=== Task requirements ===
Among the entries below, find the lines with "object" and copy them.
╭──
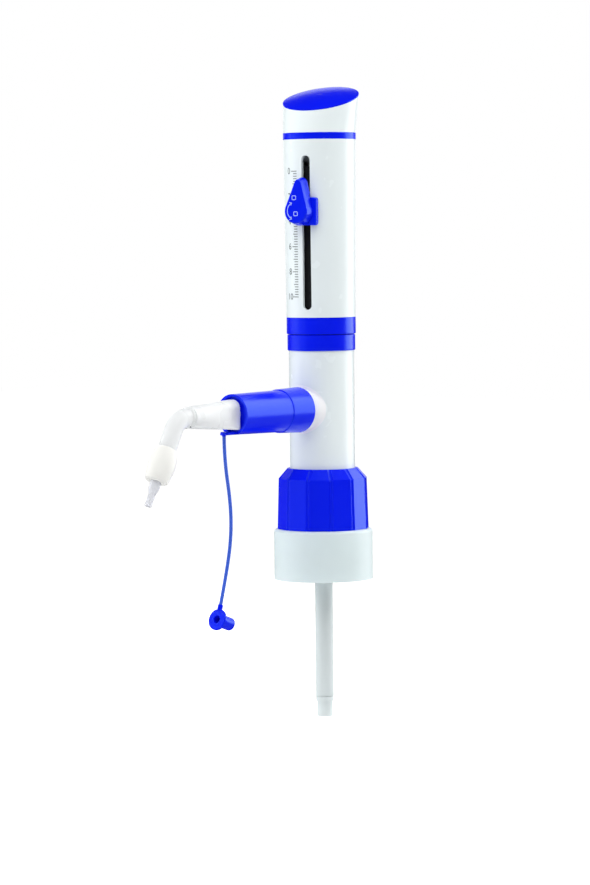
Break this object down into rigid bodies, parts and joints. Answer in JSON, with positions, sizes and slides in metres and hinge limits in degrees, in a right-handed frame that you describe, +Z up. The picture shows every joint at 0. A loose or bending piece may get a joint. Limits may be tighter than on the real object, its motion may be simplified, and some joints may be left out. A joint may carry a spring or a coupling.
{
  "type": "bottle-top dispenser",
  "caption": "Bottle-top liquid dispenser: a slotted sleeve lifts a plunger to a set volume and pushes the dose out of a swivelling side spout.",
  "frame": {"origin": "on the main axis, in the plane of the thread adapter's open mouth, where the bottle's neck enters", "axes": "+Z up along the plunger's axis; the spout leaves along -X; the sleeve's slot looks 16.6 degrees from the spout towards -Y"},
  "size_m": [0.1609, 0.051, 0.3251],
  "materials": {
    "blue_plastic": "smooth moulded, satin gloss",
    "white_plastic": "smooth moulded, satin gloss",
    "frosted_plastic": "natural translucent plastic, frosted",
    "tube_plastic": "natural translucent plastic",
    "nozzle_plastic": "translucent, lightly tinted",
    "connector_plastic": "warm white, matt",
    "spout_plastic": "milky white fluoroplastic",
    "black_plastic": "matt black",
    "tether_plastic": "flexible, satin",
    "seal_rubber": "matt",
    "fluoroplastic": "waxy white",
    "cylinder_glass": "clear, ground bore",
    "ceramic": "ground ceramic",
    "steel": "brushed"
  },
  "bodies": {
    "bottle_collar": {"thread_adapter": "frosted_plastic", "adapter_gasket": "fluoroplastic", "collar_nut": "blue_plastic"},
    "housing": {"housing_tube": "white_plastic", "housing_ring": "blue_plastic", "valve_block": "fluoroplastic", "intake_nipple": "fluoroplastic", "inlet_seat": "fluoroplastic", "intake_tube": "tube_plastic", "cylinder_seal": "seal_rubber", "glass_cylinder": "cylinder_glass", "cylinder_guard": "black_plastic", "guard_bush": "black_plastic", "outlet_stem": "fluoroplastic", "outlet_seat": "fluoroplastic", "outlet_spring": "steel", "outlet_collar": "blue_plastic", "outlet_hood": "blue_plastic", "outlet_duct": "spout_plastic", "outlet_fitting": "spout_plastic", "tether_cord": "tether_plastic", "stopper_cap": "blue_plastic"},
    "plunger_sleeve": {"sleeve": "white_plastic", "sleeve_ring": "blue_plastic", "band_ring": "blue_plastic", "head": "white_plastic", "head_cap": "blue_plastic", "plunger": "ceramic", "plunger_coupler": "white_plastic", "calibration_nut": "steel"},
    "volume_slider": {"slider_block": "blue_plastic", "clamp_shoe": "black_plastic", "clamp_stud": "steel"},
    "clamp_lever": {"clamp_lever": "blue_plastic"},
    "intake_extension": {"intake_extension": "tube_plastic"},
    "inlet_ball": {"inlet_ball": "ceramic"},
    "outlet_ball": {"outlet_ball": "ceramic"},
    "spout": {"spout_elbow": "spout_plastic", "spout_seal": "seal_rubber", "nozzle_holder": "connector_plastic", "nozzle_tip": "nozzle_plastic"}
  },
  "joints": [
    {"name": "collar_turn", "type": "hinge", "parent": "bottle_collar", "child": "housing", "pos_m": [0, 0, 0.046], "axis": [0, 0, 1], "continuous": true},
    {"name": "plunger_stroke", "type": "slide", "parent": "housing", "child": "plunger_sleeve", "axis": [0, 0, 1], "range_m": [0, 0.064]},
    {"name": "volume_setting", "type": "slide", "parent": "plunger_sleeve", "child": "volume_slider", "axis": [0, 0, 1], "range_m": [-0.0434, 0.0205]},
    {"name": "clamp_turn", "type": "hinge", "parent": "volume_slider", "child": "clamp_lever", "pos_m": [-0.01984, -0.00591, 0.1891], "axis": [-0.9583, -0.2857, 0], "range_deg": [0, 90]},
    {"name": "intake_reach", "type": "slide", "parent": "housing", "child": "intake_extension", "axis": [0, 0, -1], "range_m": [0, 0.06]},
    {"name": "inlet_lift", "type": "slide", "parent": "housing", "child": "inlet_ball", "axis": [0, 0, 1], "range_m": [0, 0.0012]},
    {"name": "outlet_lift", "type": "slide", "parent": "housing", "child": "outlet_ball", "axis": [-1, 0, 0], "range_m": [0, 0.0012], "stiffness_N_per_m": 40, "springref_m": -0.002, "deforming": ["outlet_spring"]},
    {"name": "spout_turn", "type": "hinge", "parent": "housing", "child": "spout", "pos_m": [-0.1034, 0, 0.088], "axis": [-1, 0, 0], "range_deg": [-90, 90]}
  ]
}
╰──
╭──
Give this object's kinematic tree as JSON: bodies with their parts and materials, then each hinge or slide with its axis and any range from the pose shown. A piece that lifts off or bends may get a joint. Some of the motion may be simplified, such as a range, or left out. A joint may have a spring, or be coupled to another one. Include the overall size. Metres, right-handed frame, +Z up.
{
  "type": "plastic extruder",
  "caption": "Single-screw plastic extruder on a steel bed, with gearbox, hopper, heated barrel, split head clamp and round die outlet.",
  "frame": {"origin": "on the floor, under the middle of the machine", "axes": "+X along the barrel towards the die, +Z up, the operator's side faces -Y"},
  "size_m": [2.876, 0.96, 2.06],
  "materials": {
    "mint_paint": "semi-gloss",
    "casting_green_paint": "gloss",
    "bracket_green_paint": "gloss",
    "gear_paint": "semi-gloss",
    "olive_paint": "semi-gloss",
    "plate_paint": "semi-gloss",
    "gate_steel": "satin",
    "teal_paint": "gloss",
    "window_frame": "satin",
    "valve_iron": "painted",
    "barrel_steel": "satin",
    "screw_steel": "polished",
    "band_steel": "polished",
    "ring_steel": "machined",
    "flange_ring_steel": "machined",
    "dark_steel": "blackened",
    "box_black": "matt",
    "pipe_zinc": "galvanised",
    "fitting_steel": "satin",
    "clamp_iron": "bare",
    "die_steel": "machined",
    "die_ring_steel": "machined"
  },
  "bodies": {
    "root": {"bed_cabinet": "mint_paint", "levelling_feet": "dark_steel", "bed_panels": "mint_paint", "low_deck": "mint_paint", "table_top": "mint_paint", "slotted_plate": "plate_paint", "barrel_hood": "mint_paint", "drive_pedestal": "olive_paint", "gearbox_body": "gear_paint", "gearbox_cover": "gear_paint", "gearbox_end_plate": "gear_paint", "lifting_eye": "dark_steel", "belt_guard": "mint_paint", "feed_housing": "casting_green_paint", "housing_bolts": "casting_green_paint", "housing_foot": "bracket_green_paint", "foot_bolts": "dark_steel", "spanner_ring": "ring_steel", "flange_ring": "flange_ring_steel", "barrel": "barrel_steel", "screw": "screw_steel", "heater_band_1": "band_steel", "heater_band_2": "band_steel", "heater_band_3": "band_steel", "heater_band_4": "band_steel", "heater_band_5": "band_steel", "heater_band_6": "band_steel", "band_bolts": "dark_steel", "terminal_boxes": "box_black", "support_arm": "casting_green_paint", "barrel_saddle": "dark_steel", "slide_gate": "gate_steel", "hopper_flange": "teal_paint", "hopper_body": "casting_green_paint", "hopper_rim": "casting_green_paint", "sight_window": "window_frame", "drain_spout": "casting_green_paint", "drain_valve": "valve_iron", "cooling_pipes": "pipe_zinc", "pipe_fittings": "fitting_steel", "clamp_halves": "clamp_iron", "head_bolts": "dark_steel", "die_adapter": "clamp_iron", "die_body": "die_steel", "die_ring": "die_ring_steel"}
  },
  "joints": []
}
╰──
=== Solution for this task ===
Break this object down into rigid bodies, parts and joints. Answer in JSON, with positions, sizes and slides in metres and hinge limits in degrees, in a right-handed frame that you describe, +Z up. The picture shows every joint at 0. A loose or bending piece may get a joint. Limits may be tighter than on the real object, its motion may be simplified, and some joints may be left out. A joint may carry a spring or a coupling.
Give this object's kinematic tree as JSON: bodies with their parts and materials, then each hinge or slide with its axis and any range from the pose shown. A piece that lifts off or bends may get a joint. Some of the motion may be simplified, such as a range, or left out. A joint may have a spring, or be coupled to another one. Include the overall size. Metres, right-handed frame, +Z up.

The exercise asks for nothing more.